CAR group Toyota announced cuts in production and pay at its two UK factories yesterday just minutes before the Government held a summit to discuss the crisis in the industry.

The year-long cuts, the latest in a series of measures by the Japanese company to cope with a slump in sales, will start next month at its sites in Burnaston, near Derby, and Deeside in North Wales.

The grim news was given as car company officials, bankers and union leaders were arriving at the London headquarters of the Business Department to discuss a £2.3bn assistance programme for the industry, announced by Business Secretary Lord Mandelson last January.

Business Minister Ian Pearson said after the meeting: “The Automotive Assistance Programme is now open for business. The Government has put the scheme in place and has now clearly set out the criteria against which applications will be judged. Now it’s up to companies to come forward with their bids.”

Erik Eberhardson, leading a management buyout of LDV vans in Birmingham, which has not produced any vehicles since before Christmas, said the Government seemed to be backing the “tortoises, not hares” of new green technology.

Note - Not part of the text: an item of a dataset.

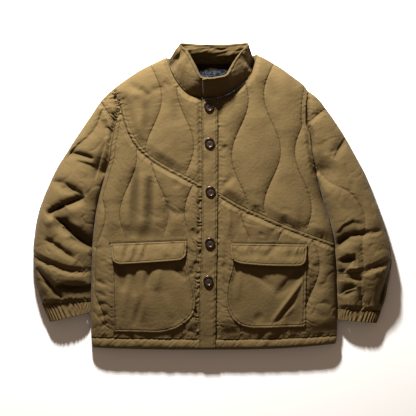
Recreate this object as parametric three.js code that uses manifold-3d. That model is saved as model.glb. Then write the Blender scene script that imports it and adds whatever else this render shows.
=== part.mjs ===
// A quilted blouson laid flat on its back, front side up, in millimetres.
// x runs to the right as seen from above, y towards the collar, z up from the surface it lies on.
// Padded cloth is a wall: its outer points carry the quilting and the folds, its inner side is plain.
// The tables say left and right as seen from above; the meshes are named for the wearer's sides.
import * as THREE from "three";
import { mergeVertices } from "three/addons/utils/BufferGeometryUtils.js";
import Module from "manifold-3d";

const { clamp, lerp, smoothstep } = THREE.MathUtils;

// Cloth, padding and clearances
const SEAM_INSET = 0.25; // each piece stops this far short of the seam line it shares
const CLEAR = 0.35; // between a piece and what it lies on
const BACK_THICK = 7; // padded back, flat on the surface
const BACK_CURL = 2.5; // how far the back's rim lifts off the surface
const BACK_CURL_WIDTH = 14;
const WALL = 5.5; // padded cloth along a quilting line
const LEAST_WALL = 4;
const PUFF = 5; // how far the padding rises between two quilting lines
const FULL_PUFF_WIDTH = 60; // a channel narrower than this rises less
const SEAM_DIP = 1.5; // how far the cloth sinks into a seam
const SEAM_FADE = 16; // the padding reaches its height this far from a seam

// How the front and the sleeves round up from their edges
const EDGE_HEIGHT = 14;
const FOOT = BACK_THICK + CLEAR; // the upper layer's edge stands on the back here
const SIDE_ROLL = 44;
const SHOULDER_ROLL = 48;
const SLEEVE_ROLL = 50;
const ARMHOLE_BLEND = 60; // from the armhole, the sleeve takes its own height over this length
const SIDE_ROLL_FROM = 110; // y where the side starts to round down, under the armhole
const SIDE_ROLL_FULL = 20;
const BODY_HEIGHTS = [
  { y: 340, crest: 34 },
  { y: 200, crest: 38 },
  { y: 0, crest: 38 },
  { y: -200, crest: 37 },
  { y: -300, crest: 33 },
  { y: -340, crest: 28 },
  { y: -368, crest: 26 },
];
const SLEEVE_HEIGHTS = [
  { y: 256, crest: 38 },
  { y: 120, crest: 42 },
  { y: 0, crest: 48 },
  { y: -120, crest: 51 },
  { y: -200, crest: 48 },
  { y: -250, crest: 34 },
  { y: -280, crest: 31 },
];

// Outline: the armholes and sides of the body, row by row from the shoulder tips to the hem
const BODY_SIDES = [
  { y: 254, left: -244, right: 229 },
  { y: 220, left: -221, right: 224 },
  { y: 175, left: -232, right: 224 },
  { y: 150, left: -237, right: 233 },
  { y: 124, left: -242, right: 236 },
  { y: 90, left: -246, right: 242 },
  { y: 59, left: -256, right: 248 },
  { y: 25, left: -266, right: 257 },
  { y: -8, left: -275, right: 265 },
  { y: -56, left: -283, right: 282 },
  { y: -104, left: -288, right: 292 },
  { y: -157, left: -290, right: 296 },
  { y: -248, left: -292, right: 299 },
  { y: -334, left: -292, right: 299 },
  { y: -366, left: -288, right: 293 },
];
const TIP_Y = 254;
const NOTCH_Y = 220; // the yoke seam starts here on the left armhole
const STEEP_SHARE = 3 / 7; // the left yoke seam is steep up to here, and is the upper panel's side
const CAP_Y = 175; // the sleeve's cap seam ends here on the armhole
const UNDERARM_Y = 59;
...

“We fully support their objectives, but surely it makes sense to support companies like LDV that are already ahead of the game. We don’t want a bail-out, rather targeted support for a company that has already invested heavily in electric vehicles and has products trialling with some of Britain’s biggest companies right now. What sense is there in letting the existing world-leading low carbon potential in Birmingham be lost?”